Behaviour InteractiveによるピンヘッドNFT告知ツイートには、著名ストリーマーなどを含む多数のユーザーから反響が寄せられている。反響の内容は概ねNFT化に否定的な声が中心だ。同ツイートは記事執筆現在367件のリツイートに対して、6000件を超える引用リツイートと多数のリプライを集めており、本件に対して意見あるユーザーが多いようだ。

具体的な意見としては「NFTには興味がないので買わない」と無関心を示すユーザーや、「NFTをサポートするのはやめてください」とストレートに不信感を表現するユーザーのリプライが見られる。また、かつて『Dead by Daylight』に携わっていたプログラマーのLouis McLean氏は「私はNFTの氾濫に強く反対の立場ですし、私の愛するゲームがNFTに関わることに極めてがっかりしています」とツイートし、落胆を伝えた。Steam版『Dead by Daylight』の「ヘル・レイザーチャプター」ストアページでは、NFT展開について言及しつつ不評を投じるユーザーレビューが多く寄せられている。


NFTにこれほど強い反発がある背景には、NFTの投機性に目をつけた一部悪質事業者の存在による、NFTに対する心証の悪さがあるのだろう。例として、ゲーム分野では事業者によるアセット盗用などが指摘される事例もあった(関連記事)。NFT自体は単なる技術に過ぎないものの、醜聞などがしばしば報じられる分野でもあり、“胡散臭い”というイメージを抱くユーザーも少なくない。

今月には、Valveがゲーム配信プラットフォームSteamにて「仮想通貨やNFTの発行・取引を可能にするブロックチェーンベースのゲーム」の配信を禁止している(関連記事)。大手プラットフォームからしても、NFT技術の氾濫は懸念事項であるという例だ。今回のケースでは『Dead by Daylight』にNFT関連機能が実装されるわけではないため、この規約に抵触する可能性は低い。

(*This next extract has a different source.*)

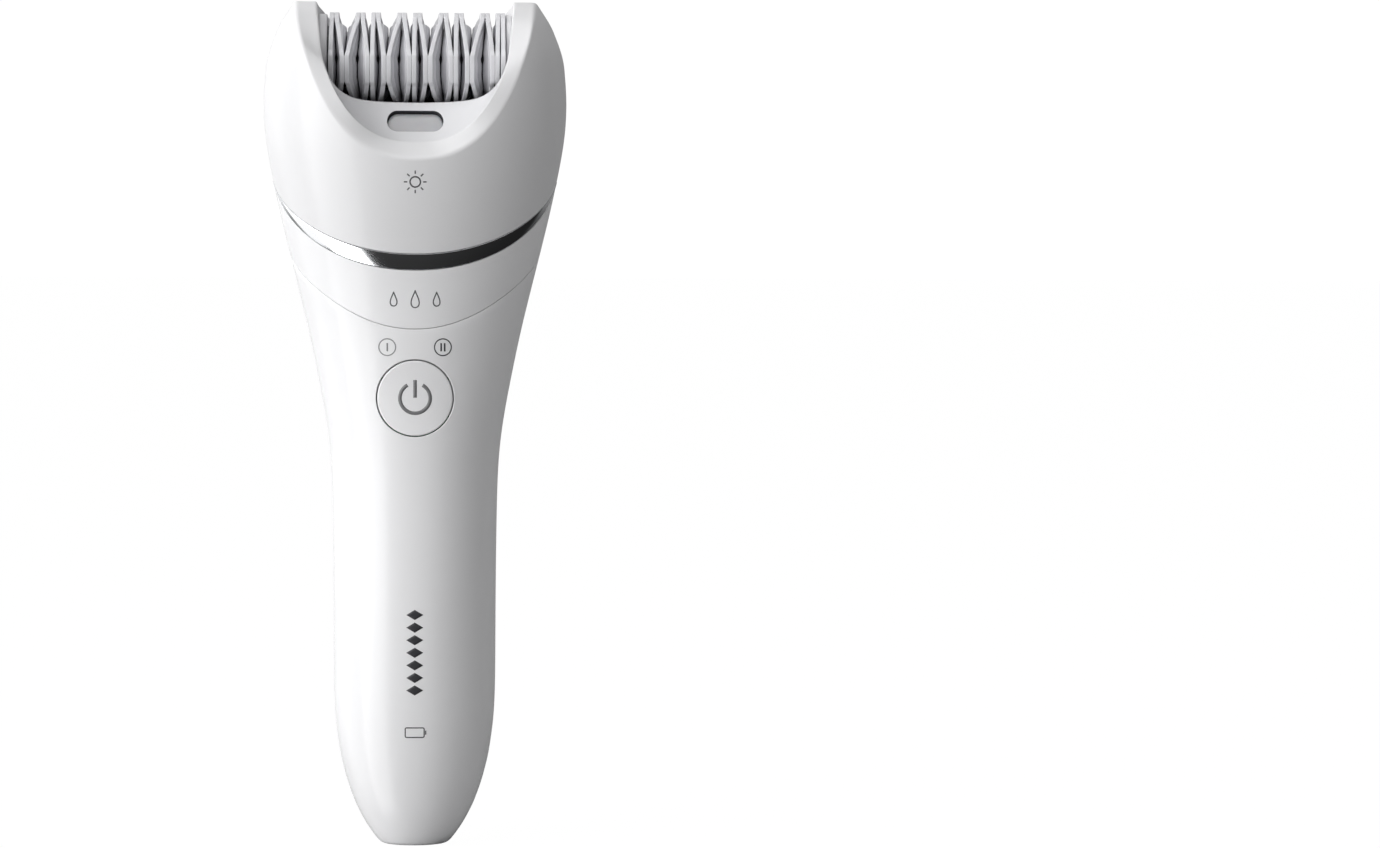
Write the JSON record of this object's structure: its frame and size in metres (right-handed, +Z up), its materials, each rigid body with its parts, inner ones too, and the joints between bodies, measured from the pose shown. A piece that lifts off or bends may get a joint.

また、映画「ヘル・レイザー」自体の権利に関する懸念事項もある。前述の「ヘル・レイザー」現権利者であるPark Avenue Entertainmentは昨年、同作の諸権利に関して原作者兼脚本・監督のClive Barker氏と係争にあったのだ。係争は和解に終わり、2021年12月19日には米国における「ヘル・レイザー」関連の権利を得る運びとなっている。米国外での権利関係については不明なものの、ピンヘッドNFTの先行きに関する懸念材料のひとつではあるだろう。


人気作『Dead by Daylight』がNFT事業に関わることで、ゲーマーたちのNFTに対する不信が表面化した今回の一件。同作開発元Behaviour Interactiveはあくまでも協力に留まるものの、コミュニティは嫌悪感を拭えないようだ。NFTが投機的なまやかしであるというイメージを払拭し、ゲーマーに新しい楽しさをもたらす日は来るのだろうか。